▶ [WRITTEN EXERCISE] From the listing below, pull out all lines with "script" in them.

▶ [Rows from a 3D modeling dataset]
○ ○ ○ ○ ○

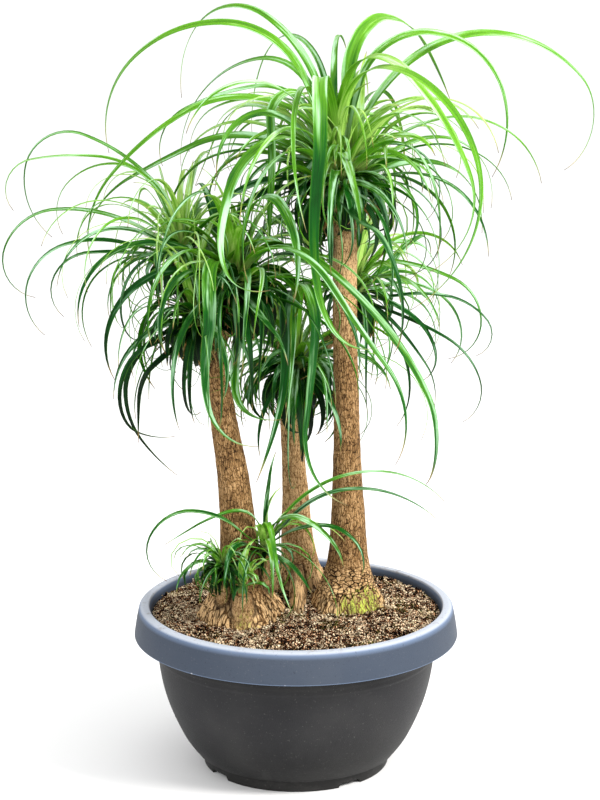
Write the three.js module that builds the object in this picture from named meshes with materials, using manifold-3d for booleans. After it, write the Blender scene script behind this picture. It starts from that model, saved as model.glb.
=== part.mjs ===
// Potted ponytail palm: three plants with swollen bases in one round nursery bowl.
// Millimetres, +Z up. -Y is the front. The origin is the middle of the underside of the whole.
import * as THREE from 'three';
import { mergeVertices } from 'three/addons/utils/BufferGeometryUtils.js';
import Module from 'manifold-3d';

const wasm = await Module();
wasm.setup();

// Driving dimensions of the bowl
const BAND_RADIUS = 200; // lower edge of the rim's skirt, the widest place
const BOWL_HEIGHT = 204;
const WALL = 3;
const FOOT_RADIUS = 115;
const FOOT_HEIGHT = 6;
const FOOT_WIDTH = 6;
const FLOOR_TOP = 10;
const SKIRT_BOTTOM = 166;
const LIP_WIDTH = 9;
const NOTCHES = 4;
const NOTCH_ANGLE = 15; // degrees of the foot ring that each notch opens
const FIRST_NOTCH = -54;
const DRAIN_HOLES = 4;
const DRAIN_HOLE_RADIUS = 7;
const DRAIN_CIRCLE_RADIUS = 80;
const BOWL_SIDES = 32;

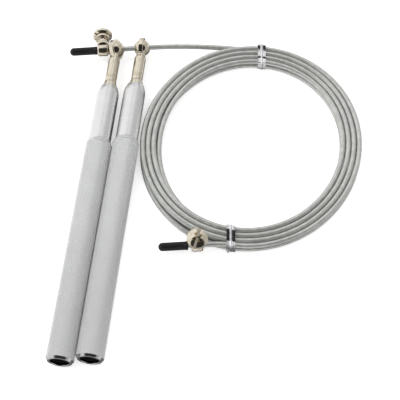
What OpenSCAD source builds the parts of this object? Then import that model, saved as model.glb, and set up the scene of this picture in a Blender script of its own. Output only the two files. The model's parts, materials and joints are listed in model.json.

○ ○ ○ ○ ○

▶ [FINAL ANSWER]
Write the three.js module that builds the object in this picture from named meshes with materials, using manifold-3d for booleans. After it, write the Blender scene script behind this picture. It starts from that model, saved as model.glb.
What OpenSCAD source builds the parts of this object? Then import that model, saved as model.glb, and set up the scene of this picture in a Blender script of its own. Output only the two files. The model's parts, materials and joints are listed in model.json.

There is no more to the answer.